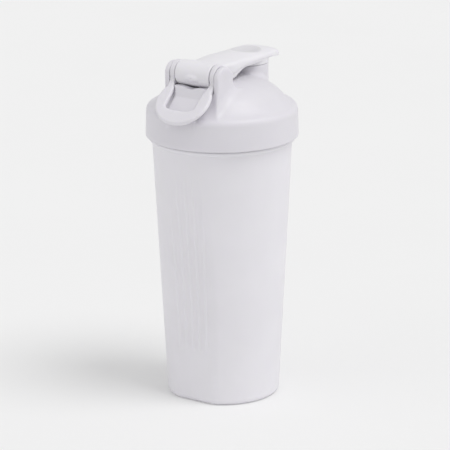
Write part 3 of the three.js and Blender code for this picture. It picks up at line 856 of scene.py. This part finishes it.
def moulded_plastic(name, colour, roughness, grain, painted_shade=None):
    """Pale moulded polypropylene: slightly cloudy colour, a fine satin texture, soft inside, and painted
    shade in a given disc.
    """
    material, tree, shader = new_material(name)
    cloud = noise(tree, 28, 3)
    dark = tuple(c * 0.975 for c in colour)
    light = tuple(min(1, c * 1.012) for c in colour)
    base = mixed_colour(tree, ranged(tree, cloud, 0, 1), dark, light)
    # painted shade: the colour is darkened inside the disc, standing in for the shade in the thumb dish
    if painted_shade:
        base = paint_recess_shade(tree, base, *painted_shade)
    tree.links.new(base, shader.inputs["Base Color"])
    sheen = noise(tree, 160, 4)
    tree.links.new(ranged(tree, sheen, roughness - 0.05, roughness + 0.05), shader.inputs["Roughness"])
    tree.links.new(bumped(tree, noise(tree, grain, 2), 0.00003, 0.35), shader.inputs["Normal"])
    shader.inputs["Subsurface Weight"].default_value = 0.25
    shader.inputs["Subsurface Radius"].default_value = (1.0, 0.95, 1.1)
    shader.inputs["Subsurface Scale"].default_value = 0.003
    shader.inputs["IOR"].default_value = 1.49
    return material


def silicone(name, colour):
    """Soft matt rubber with a faint cloudiness."""
    material, tree, shader = new_material(name)
    cloud = noise(tree, 60, 2)
    dark = tuple(c * 0.96 for c in colour)
    tree.links.new(mixed_colour(tree, ranged(tree, cloud, 0, 1), dark, colour), shader.inputs["Base Color"])
    tree.links.new(ranged(tree, noise(tree, 300, 3), 0.5, 0.62), shader.inputs["Roughness"])
    tree.links.new(bumped(tree, noise(tree, 1500, 2), 0.00002, 0.3), shader.inputs["Normal"])
    shader.inputs["Subsurface Weight"].default_value = 0.3
    shader.inputs["Subsurface Scale"].default_value = 0.003
    shader.inputs["IOR"].default_value = 1.41
    return material


def steel_wire(name):
    """Bright drawn stainless steel with fine streaks."""
    material, tree, shader = new_material(name)
    streaks = noise(tree, 900, 5)
    tree.links.new(mixed_colour(tree, ranged(tree, streaks, 0, 1), (0.55, 0.56, 0.58), (0.72, 0.73, 0.75)),
                   shader.inputs["Base Color"])
    tree.links.new(ranged(tree, streaks, 0.2, 0.34), shader.inputs["Roughness"])
    tree.links.new(bumped(tree, streaks, 0.00002, 0.3), shader.inputs["Normal"])
    shader.inputs["Metallic"].default_value = 1.0
    return material


def floor_material():
    """A matt pale floor that glows a little, so that its shadows stay light."""
    material, tree, shader = new_material("studio_floor")
    cloud = noise(tree, 6, 2)
    tree.links.new(mixed_colour(tree, ranged(tree, cloud, 0, 1), FLOOR_DARK, FLOOR_LIGHT),
                   shader.inputs["Base Color"])
    shader.inputs["Roughness"].default_value = 1.0
    shader.inputs["Specular IOR Level"].default_value = 0.0
    shader.inputs["Emission Color"].default_value = (1, 1, 1, 1)
    shader.inputs["Emission Strength"].default_value = 0.12
    return material


CUP_COLOUR = (0.795, 0.78, 0.822)
LID_COLOUR = (0.722, 0.705, 0.750)
LOOP_COLOUR = (0.745, 0.73, 0.77)
CAP_COLOUR = (0.80, 0.787, 0.822)
# painted shade: the thumb dish's colour is multiplied by this, standing in for the shade that falls in it
PAINTED_RECESS_SHADE = 0.88
SILICONE_COLOUR = (0.66, 0.65, 0.69)
FLOOR_DARK = (0.738, 0.738, 0.738)
FLOOR_LIGHT = (0.746, 0.746, 0.746)


# ---------------------------------------------------------------- studio
def make_floor():
    """A large square floor at the object's foot."""
    half, height = 6.0 * MM, cad_low[2] * MM
    corners = [(-half, -half, height), (half, -half, height), (half, half, height), (-half, half, height)]
    floor = add_mesh("floor", corners, [(0, 1, 2, 3)])
    floor.data.materials.append(floor_material())


def make_light():
    """An even bright surround and three large soft lights."""
    world = bpy.data.worlds.new("studio")
    world.use_nodes = True
    background = world.node_tree.nodes["Background"]
    background.inputs["Color"].default_value = (1, 1, 1, 1)
    background.inputs["Strength"].default_value = 0.65
    bpy.context.scene.world = world
    softbox("key", 1.1, 30, 95, 62)
    softbox("fill", 0.25, 60, -32, 24)
    softbox("side", 0.35, 60, 112, 12)


def softbox(name, strength, width, azimuth, elevation):
    """A far soft light; azimuth runs from -Y towards +X, all angles in degrees."""
    light = bpy.data.lights.new(name, "SUN")
    light.energy = strength
    light.angle = math.radians(width)
    lamp = bpy.data.objects.new(name, light)
    turn, lift = math.radians(azimuth), math.radians(elevation)
    away = Vector((math.sin(turn) * math.cos(lift), -math.cos(turn) * math.cos(lift), math.sin(lift)))
    lamp.rotation_mode = "QUATERNION"
    lamp.rotation_quaternion = away.to_track_quat("Z", "Y")
    bpy.context.scene.collection.objects.link(lamp)


def make_camera():
    """The camera, in metres, aimed at the middle of the object's axis and shifted to frame it."""
    azimuth = math.radians(34)
    distance, height, target = 1.8338, 0.6515, 0.105
    roll = math.radians(-0.33)
    data = bpy.data.cameras.new("camera")
    data.sensor_width = 36
    data.lens = 236.7
    data.clip_end = 50
    camera = bpy.data.objects.new("camera", data)
    place = Vector((math.sin(azimuth) * distance, -math.cos(azimuth) * distance, height))
    forward = (Vector((0, 0, target)) - place).normalized()
    camera.location = place
    camera.rotation_mode = "QUATERNION"
    level = forward.to_track_quat("-Z", "Y")
    camera.rotation_quaternion = level @ Matrix.Rotation(roll, 3, "Z").to_quaternion()
    data.shift_x = 0.00496
    data.shift_y = 0.01975
    bpy.context.scene.collection.objects.link(camera)
    bpy.context.scene.camera = camera


# ---------------------------------------------------------------- assembly
make_camera()
make_light()
make_floor()
bpy.context.scene.view_settings.view_transform = "Standard"

cup_plastic = moulded_plastic("cup_plastic", CUP_COLOUR, 0.46, 1900)
lid_plastic = moulded_plastic("lid_plastic", LID_COLOUR, 0.42, 2300)
# the disc of the thumb dish that gets painted shade
thumb_dish_painted_shade = ((0, DISH_Y / MM), (DISH_RADIUS - PAINTED_SHADE_MARGIN) / MM)
cap_plastic = moulded_plastic("cap_plastic", CAP_COLOUR, 0.42, 2300, thumb_dish_painted_shade)
loop_plastic = moulded_plastic("loop_plastic", LOOP_COLOUR, 0.42, 2300)
soft_silicone = silicone("silicone", SILICONE_COLOUR)
steel = steel_wire("steel")

finish_piece(make_cup(), "cup", "cup_plastic", cup_plastic, "cup")
lid = solid("lid_shell", lid_field, lid_low, lid_high, CELL)
finish_piece(lid, "lid", "lid_plastic", lid_plastic, "lid")
cap = solid("flip_cap_body", cap_field, cap_low, cap_high, CELL * FINE)
finish_piece(cap, "flip_cap", "cap_plastic", cap_plastic, "flip_cap")
loop = solid("carry_loop_body", loop_field, loop_low, loop_high, CELL * FINE)
finish_piece(loop, "carry_loop", "cap_plastic", loop_plastic, "carry_loop")
finish_piece(make_gasket(), "gasket", "silicone", soft_silicone, "lid_gasket")
finish_piece(make_plug_seal(), "flip_cap", "silicone", soft_silicone, "plug_seal")
finish_piece(make_pin(), "lid", "steel", steel, "hinge_pin")
finish_piece(make_whisk_ball(), "whisk_ball", "steel", steel, "whisk_ball")
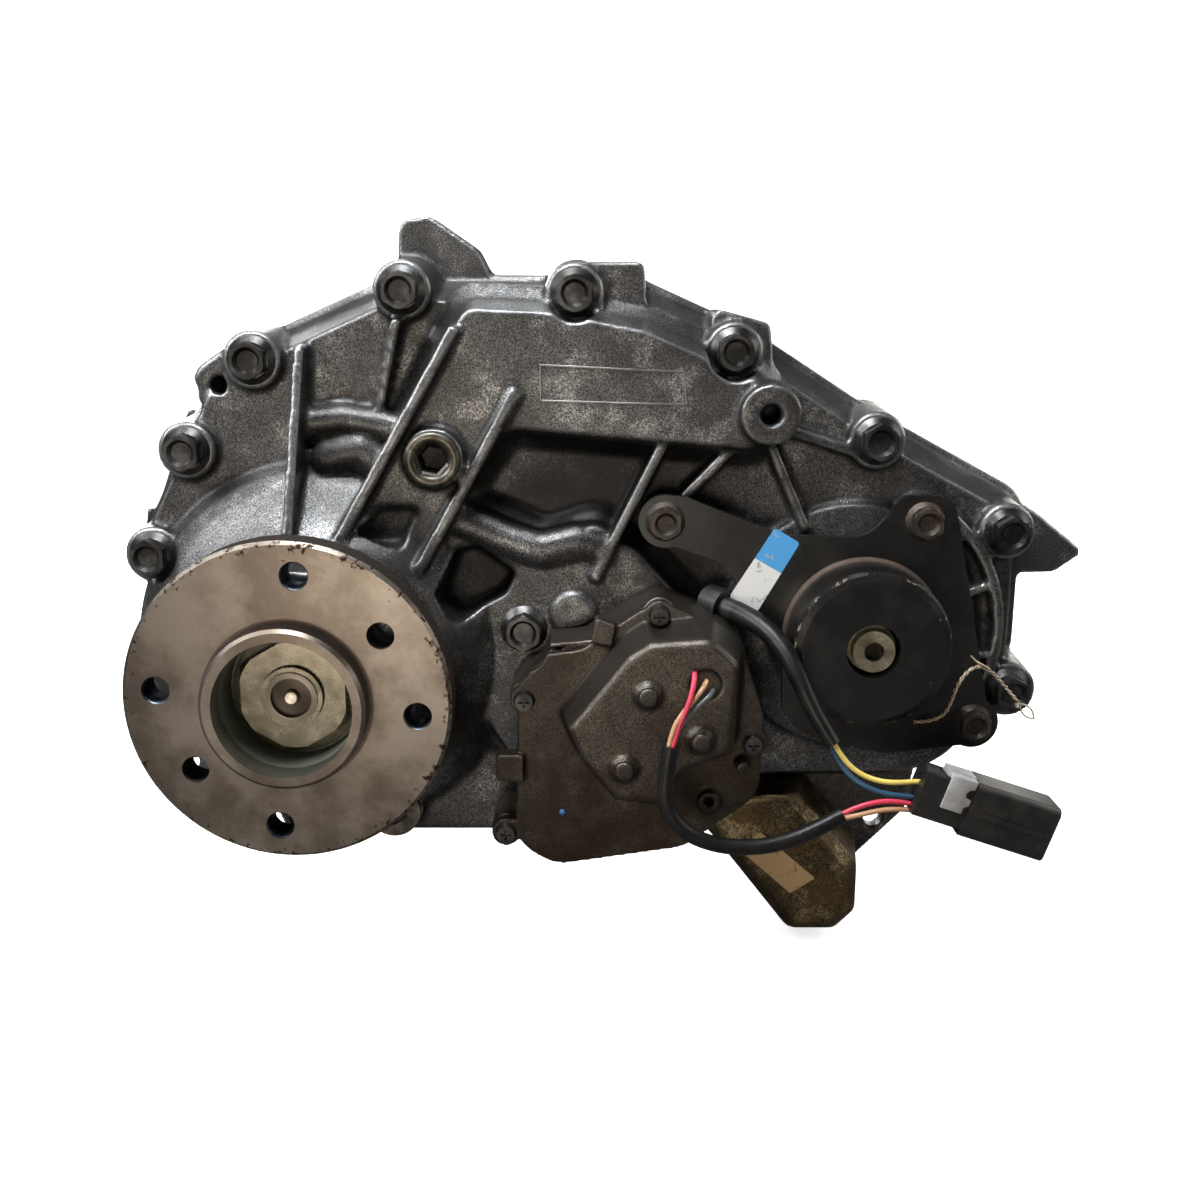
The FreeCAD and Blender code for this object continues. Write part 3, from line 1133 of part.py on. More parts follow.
def damper_bolt():
    x, z = DAMPER
    seat = DAMPER_FRONT + 9.0
    washer = rod(x, z, seat, seat - 1.5, 10.8)
    head = rod(x, z, seat - 1.5, DAMPER_FRONT - 0.5, 9.2)
    socket = hexagon(x, z, DAMPER_FRONT - 0.5, DAMPER_FRONT + 4.5, 8.0)
    shank = rod(x, z, seat, PLATE_BACK, BRACKET_BOLT_R)
    return joined([washer, head.cut(socket), shank])


def bracket_bolts():
    return Part.makeCompound([
        flange_bolt(x, z, PLATE_BACK - PLATE_THICK, BRACKET_BOLT_R, 13.0, 8.0, 9.0, PLATE_BACK + 14.0)
        for x, z in BRACKET_LUGS])


# Shift actuator

def actuator_housing():
    """Cast gear housing, open to the rear until its cover closes it."""
    forms = [draft(ACTUATOR_OUTLINE, DUCT_TOP, ACTUATOR_SPLIT, 1.0, 3.0)]
    for x, z in ACTUATOR_SCREWS:
        forms.append(rod(x, z, DUCT_TOP, ACTUATOR_SPLIT, SCREW_R + 4.5))
    solid = joined(forms)
    floor = DUCT_TOP - 5.0
    room = slab(MOTOR_OUTLINE, floor, ACTUATOR_SPLIT, 3.0)
    cam_room = rod(CAM[0], CAM[1], floor, ACTUATOR_SPLIT, WORM_WHEEL_R + 1.5)
    bolt_clear = rod(CASE_BOLTS[-1][0], CASE_BOLTS[-1][1], DUCT_TOP, ACTUATOR_SPLIT, BOLT_WASHER_R + 1.0)
    dome_clear = rod(0, 0, DUCT_TOP, ACTUATOR_SPLIT, DOME[3][0] + FREE_GAP)
    holes = [rod(x, z, DUCT_TOP, ACTUATOR_SPLIT, SCREW_R + SEAT_GAP) for x, z in ACTUATOR_SCREWS]
    holes.append(rod(CAM[0], CAM[1], DUCT_TOP, ACTUATOR_SPLIT, CAM_SHAFT_R + RUN_GAP))
    return solid.cut([room, cam_room, bolt_clear, dome_clear] + holes)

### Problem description
Starting at the line that contains "The FreeCAD and", set down every line up to and including the line that contains "# Shift actuator", exactly as given, and no other line.

### Response
The FreeCAD and Blender code for this object continues. Write part 3, from line 1133 of part.py on. More parts follow.
def damper_bolt():
    x, z = DAMPER
    seat = DAMPER_FRONT + 9.0
    washer = rod(x, z, seat, seat - 1.5, 10.8)
    head = rod(x, z, seat - 1.5, DAMPER_FRONT - 0.5, 9.2)
    socket = hexagon(x, z, DAMPER_FRONT - 0.5, DAMPER_FRONT + 4.5, 8.0)
    shank = rod(x, z, seat, PLATE_BACK, BRACKET_BOLT_R)
    return joined([washer, head.cut(socket), shank])


def bracket_bolts():
    return Part.makeCompound([
        flange_bolt(x, z, PLATE_BACK - PLATE_THICK, BRACKET_BOLT_R, 13.0, 8.0, 9.0, PLATE_BACK + 14.0)
        for x, z in BRACKET_LUGS])


# Shift actuator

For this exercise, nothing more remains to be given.